If we look at the retail sales Purchasing Managers Index chart (the PMI gives us a slightly different, and more "as it happens", reading on retail sales), we should note that even though retail sales have been hardly spectacular in the first three months of this year, they are also hardly collapsing, and the March reading suggests they will hold up at least one more month. This reading is consistent with a lot of other data we are getting at the moment, and does suggest that even though consumption will not drive growth, neither is it going to "crash" it, and it at least mirrors the underlying "push" which is still being sustained in the exports and the industrial production areas.

Sales of food, drink and tobacco fell 4.1 percent from a year earlier, sales at supermarkets and department stores declined 4 percent and specialty food-store sales declined 5.9 percent. In February, non-food retail sales gained 2.8 percent from a year earlier, with the biggest increase -- 7.4 percent -- in sales of clothes, shoes, textiles and leather goods in specialty stores. Sales of appliances and furniture rose 2.8 percent, the statistics office said.

On the other hand inflation is becoming a real problem. GfK AG, the Nuremberg-based consumer research company, said March 27 that if inflation doesn't abate, German consumer-spending growth may fall short of evn its 1.5 percent 2008 growth forecast.

``Should the inflation rate remain significantly above 2 percent this year and therefore stay higher than initially assumed, then private consumption will only increase by up to 1 percent this year,''

Even so, GFKs consumer confidence index rose for the first time in three months in April as continuing employemnt growth appeared to havve boosted households' willingness to spend. Germans' income expectations and a gauge measuring their optimism about the economic outlook rose, according to the index.

Manufacturing Output

Germany's manufacturing sector expanded in March at its fastest pace in seven months, driven by output growth and a record increase in employment, the NTC/BME manufacturing Purchasing Managers' index showed on Tuesday. The survey also pointed to a rise in orders at manufacturing firms, with demand from abroad proving resilient despite strength in the euro, which makes exporters' goods more expensive outside the single currency zone. The NTC/BME Purchasing Managers' index (PMI), based on a survey of around 400 firms, rose to 55.1 from 54.3 in February -- reaching its highest level since August.
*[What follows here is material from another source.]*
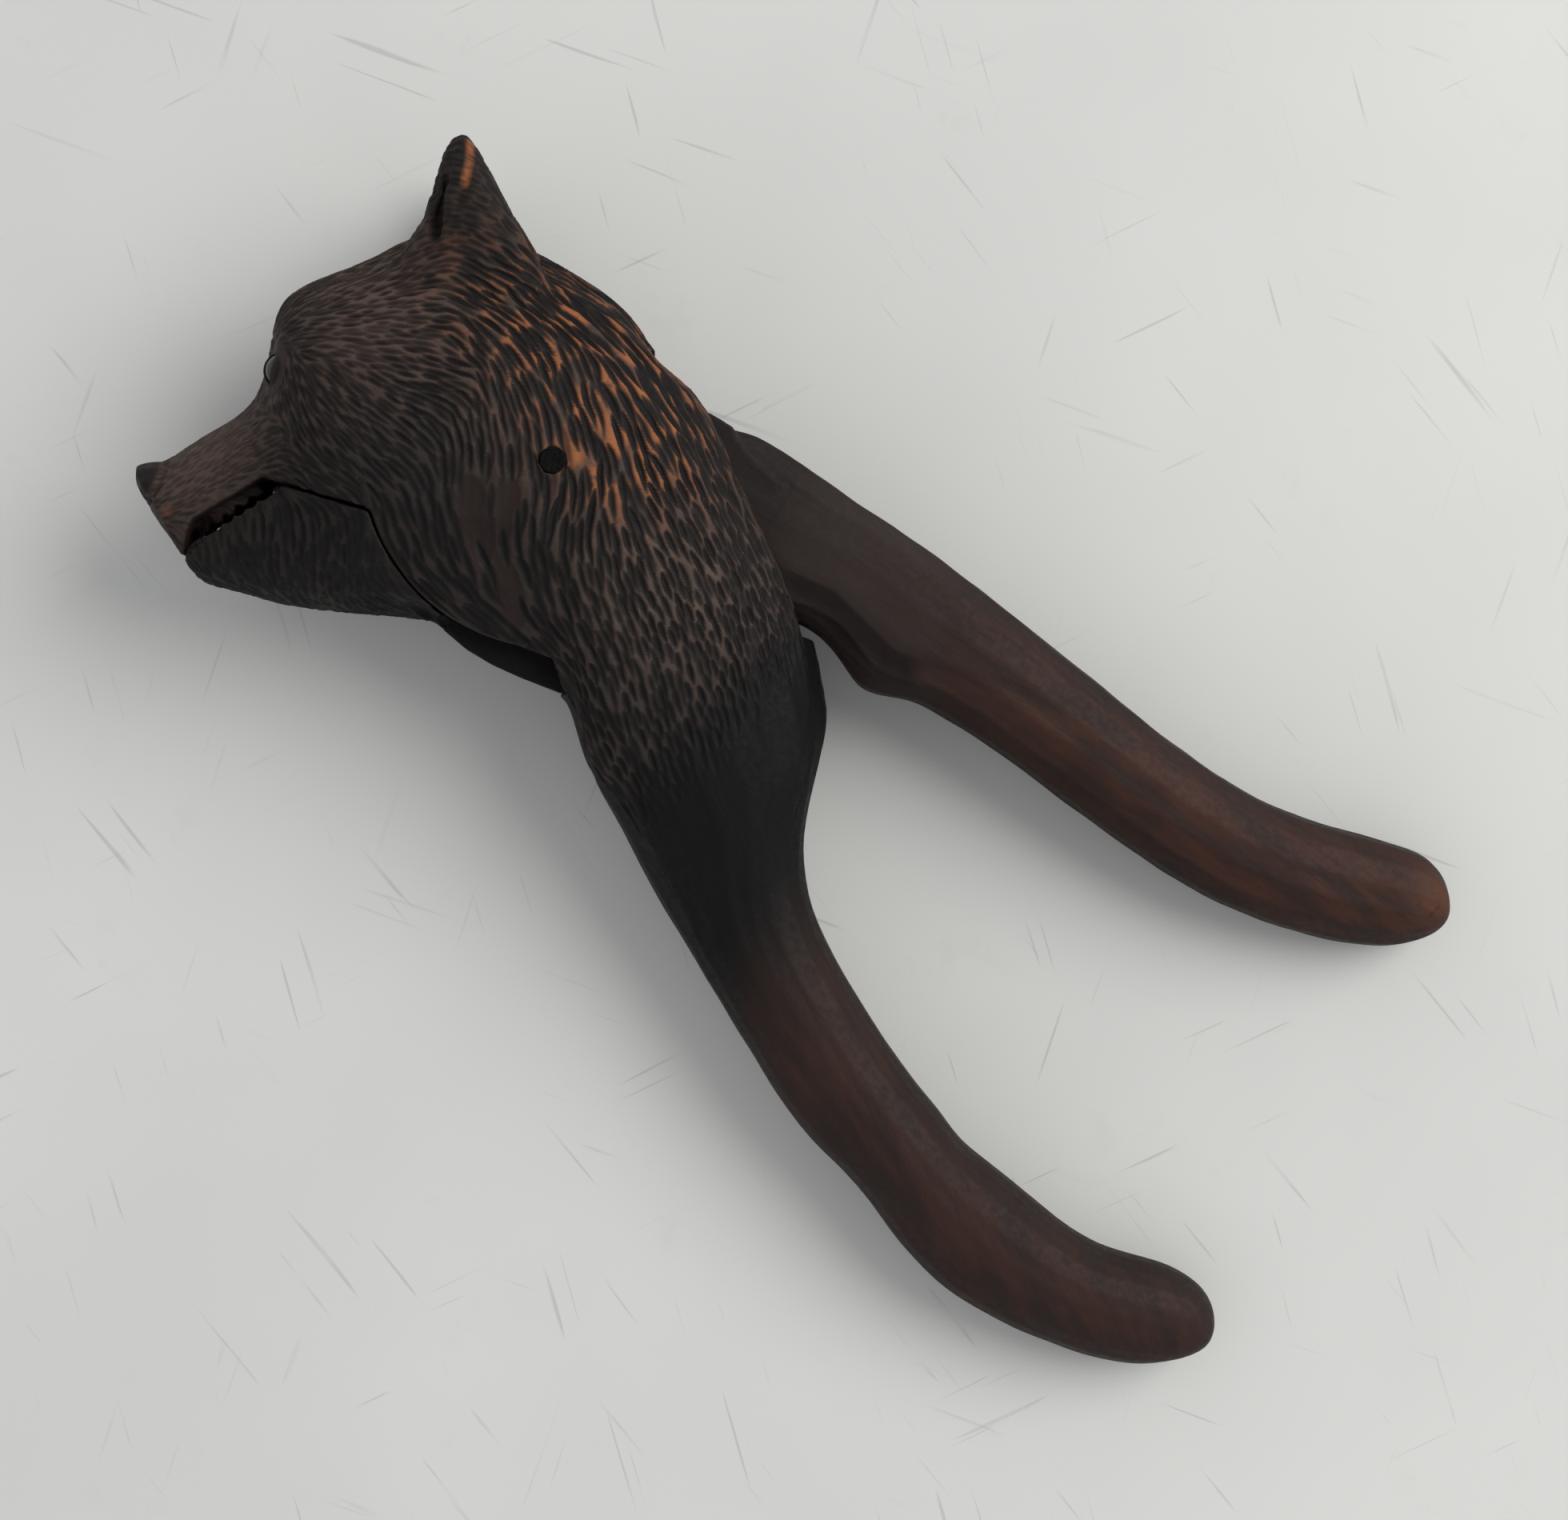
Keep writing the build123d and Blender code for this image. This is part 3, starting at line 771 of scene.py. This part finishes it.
class Shader:
    """A material built node by node."""

    def __init__(self, name):
        self.material = bpy.data.materials.new(name)
        self.material.use_nodes = True
        self.tree = self.material.node_tree
        self.tree.nodes.clear()
        out = self.tree.nodes.new("ShaderNodeOutputMaterial")
        self.surface = self.tree.nodes.new("ShaderNodeBsdfPrincipled")
        self.link(self.surface.outputs["BSDF"], out.inputs["Surface"])
        self.place = self.tree.nodes.new("ShaderNodeTexCoord").outputs["Object"]

    def link(self, source, target):
        self.tree.links.new(source, target)

    def attribute(self, name):
        node = self.tree.nodes.new("ShaderNodeAttribute")
        node.attribute_name = name
        return node.outputs["Fac"]

    def stretched(self, scale, turn):
        """Places drawn out along one direction, for grain and scratches."""
        node = self.tree.nodes.new("ShaderNodeMapping")
        node.vector_type = "TEXTURE"
        node.inputs["Scale"].default_value = scale
        node.inputs["Rotation"].default_value = turn
        self.link(self.place, node.inputs["Vector"])
        return node.outputs["Vector"]

    def noise(self, scale, detail, rough=0.55, vector=None):
        node = self.tree.nodes.new("ShaderNodeTexNoise")
        node.inputs["Scale"].default_value = scale
        node.inputs["Detail"].default_value = detail
        node.inputs["Roughness"].default_value = rough
        self.link(vector or self.place, node.inputs["Vector"])
        return node.outputs["Fac"]

    def span(self, value, low, high, to_low=0.0, to_high=1.0):
        """A smooth change from to_low to to_high as the value goes from low to high."""
        node = self.tree.nodes.new("ShaderNodeMapRange")
        node.interpolation_type = "SMOOTHSTEP"
        self.link(value, node.inputs["Value"])
        ends = {"From Min": low, "From Max": high, "To Min": to_low, "To Max": to_high}
        for name, number in ends.items():
            node.inputs[name].default_value = number
        return node.outputs["Result"]

    def maths(self, first, second, way="MULTIPLY"):
        """A socket and a number or a second socket, multiplied or as way says."""
        node = self.tree.nodes.new("ShaderNodeMath")
        node.operation = way
        self.link(first, node.inputs[0])
        if isinstance(second, float):
            node.inputs[1].default_value = second
        else:
            self.link(second, node.inputs[1])
        return node.outputs["Value"]

    def mix(self, share, first, second):
        """Two colours, each a socket or three numbers, mixed by a share."""
        node = self.tree.nodes.new("ShaderNodeMix")
        node.data_type = "RGBA"
        self.link(share, node.inputs[0])
        for socket, value in ((node.inputs[6], first), (node.inputs[7], second)):
            if isinstance(value, tuple):
                socket.default_value = (*value, 1.0)
            else:
                self.link(value, socket)
        return node.outputs[2]

    def bump(self, height, distance, strength, under=None):
        """Bump of so many metres, on top of another bump where one is given."""
        node = self.tree.nodes.new("ShaderNodeBump")
        node.inputs["Distance"].default_value = distance
        node.inputs["Strength"].default_value = strength
        self.link(height, node.inputs["Height"])
        if under is not None:
            self.link(under, node.inputs["Normal"])
        return node.outputs["Normal"]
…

A reading above 50 indicates expansion.

The March reading surpassed an NTC/BME "flash estimate" issued on March 20, which saw the index at 54.9.

An index on employment rose to 56.5 from 55.3 in February, hitting its highest level since the survey began in April 1996. German unemployment hit a post-war high above 5 million in March 2005 but has since fallen steadily, helped by solid economic growth and hiring by companies to meet firm demand. Joblessness fell for the 23rd straight month in February.

The NTC index on new orders accelerated to 54.9 from 52.8 in February. Another on output eased to 54.7 from 56.0 but remained well above the 50 threshold between expansion and contraction. The strong PMI reading fits in well with the recent reports from the Ifo and ZEW economic institutes showing German corporate morale rose in March, suggesting the economy is proving resistant in the short term to problems in the United States.

Conclusion, It's The Exports to Eastern Europe Silly

The manufacturing, and employment and retail sales PMIs for March thus add to a number of other signs which we have been noting on this blog that the German economy is currently resisting the slowdown in global growth, the record oil price and the recent euro highs against the dollar. One very large part of the explanation - as explained in detail in this post - may very well be the rapid rate of expansion which still continues in many East European economies and Russia, which are very very important to German export performance (and especially now that previously strong customers like Italy and Spain are gradually sliding away and over the horizon). So how long will the German resistance continue? Just as long as the strong expansion in the Czech Republic, Poland and Russia continues I would say. Just that long and no longer. This is what export dependence means.